The Stillsの3rd。1stがむちゃくちゃ好きな自分にとっては、前作の音は正直がっかりした。ニューウェーブ色を強く含みながらも、その奥底に見える情念の炎を揺らしながら高揚していくギターロック。そんなところが大好きだったのだが、セカンドではそのよかった部分がバッサリ切り捨てられ、新たなエッセンスも大振りが目立ち、意欲だけが空回りしたような残念な結果に終わった。
レーベルも移籍し、新たな環境をバックに制作された3rd。メロディー的には、1stの頃の良さが少し戻ってきたような感がある。ギターロック的切なさを含んだメロディーが随所に見られるようになった。
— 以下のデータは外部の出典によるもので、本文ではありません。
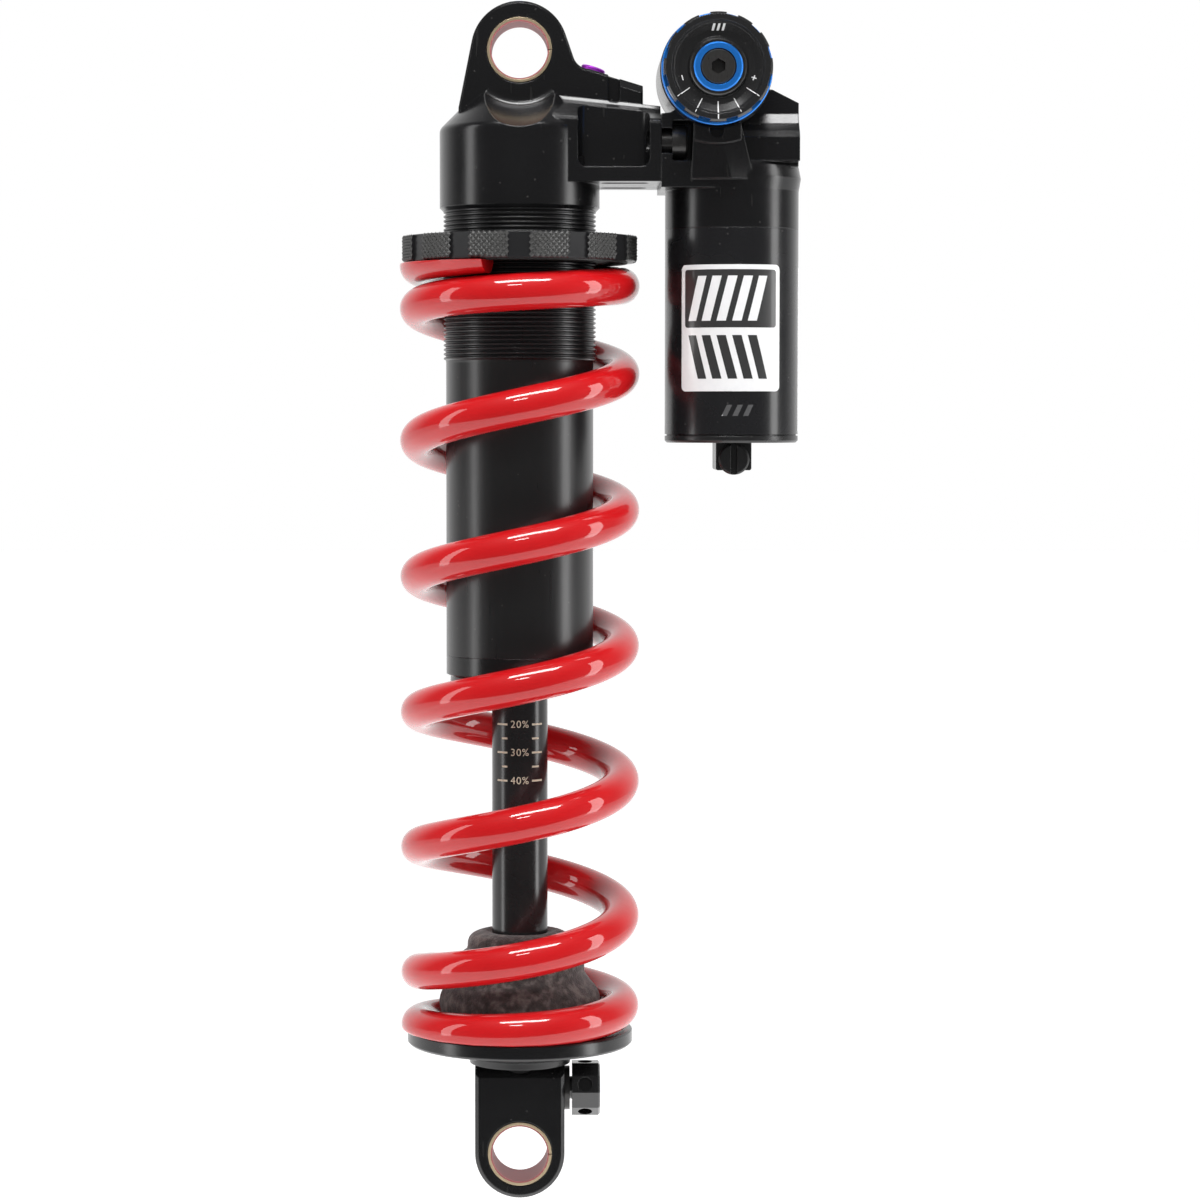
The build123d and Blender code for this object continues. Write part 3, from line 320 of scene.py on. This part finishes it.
def wrapped_print(meshes, radius, centre_x, step=0.0005):
    """Joins flat shapes and wraps them round an upright cylinder, facing -Y."""
    sheet = bmesh.new()
    for mesh in meshes:
        sheet.from_mesh(mesh)
        bpy.data.meshes.remove(mesh)
    widest = max(abs(v.co.x) for v in sheet.verts)
    for k in range(-int(widest / step), int(widest / step) + 1):
        everything = sheet.verts[:] + sheet.edges[:] + sheet.faces[:]
        bmesh.ops.bisect_plane(sheet, geom=everything, plane_co=(k * step, 0, 0), plane_no=(1, 0, 0))
    for vertex in sheet.verts:
        turn = vertex.co.x / radius
        vertex.co = (centre_x + radius * math.sin(turn), -radius * math.cos(turn), vertex.co.y)
    sheet.normal_update()
    for face in sheet.faces:
        outward = face.calc_center_median() - Vector((centre_x, 0, face.calc_center_median().z))
        if face.normal.dot(outward) < 0:
            face.normal_flip()
        face.smooth = True
    mesh = bpy.data.meshes.new("print")
    sheet.to_mesh(mesh)
    sheet.free()
    return mesh


tube_black = Finish("tube_black", coat_weight=0.15, coat_roughness=0.2)
drawn = tube_black.clouds(900.0, 2.0, DRAWN_ALONG)
tube_black.set(
    "Base Color",
    tube_black.mix(tube_black.specks(520.0, 0.11) * 0.16, (0.010, 0.010, 0.0105), (0.16, 0.15, 0.14)),
)
tube_black.set("Roughness", 0.24 + drawn * 0.12)
tube_black.relief(drawn, 0.000003, 0.0002)
tube_black.dress("damper_tube", "bottom_out_cup")

shaft_black = Finish("shaft_black")
ground = shaft_black.clouds(2500.0, 2.0, GROUND_ROUND)
shaft_black.set(
    "Base Color",
    shaft_black.mix(shaft_black.clouds(260.0), (0.011, 0.011, 0.012), (0.017, 0.016, 0.016)),
)
shaft_black.set("Roughness", 0.16 + ground * 0.10)
shaft_black.relief(ground, 0.000001)
shaft_black.dress("damper_shaft")

scale_ink = Finish("scale_ink", roughness=0.55)
worn = scale_ink.clouds(2600.0, 2.0)
scale_ink.set("Base Color", scale_ink.mix(worn, (0.50, 0.44, 0.33), (0.74, 0.67, 0.53)))
marks = []
for text, height in SCALE_TENS:
    marks.append(flat_letters(text, NUMERAL_HEIGHT, (0.0, height)))
    for left, right in LONG_LINES:
        marks.append(flat_shape(bar(left, right, height - SCALE_LINE / 2, height + SCALE_LINE / 2)))
    if text != SCALE_TENS[-1][0]:
        low = height - SCALE_GAP - SCALE_LINE / 2
        for left, right in SHORT_LINES:
            marks.append(flat_shape(bar(left, right, low, low + SCALE_LINE)))
new_piece(
    "sag_scale",
    wrapped_print(marks, SHAFT_R + INK_PROUD, 0.0, 0.0004),
    "shaft_assembly",
    "shaft_black",
    scale_ink,
)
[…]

曲ごとに見ていくと2曲目「Snow In California」はコールドプレイやスノパトに近いエモーショナルな美メロナンバー。かと思えば3曲目「Snakecharming The Masses」はアフロチックなシンプルなビートが特徴的なナンバー。また、1stの頃を思わせる熱情的なロックナンバー「Being Here」もあって、なかなかバラエティーに富んだ内容。やや分散的な印象は否めないが、このバンドが幅広い音楽性を持っていて、今後方向性を定めていけば次の壁をブレイクスルーできるという確信を持てる内容だと思う。
僕の中ではThe StillsはEditorsなんかと並んで、情念をクールに表現できるバンドという位置づけをしていた。素人ながらあえて言うと、やはりもっと直情的に鳴らした方がインパクトがあると思う。1stにこだわる悪しきファンの戯れ言です。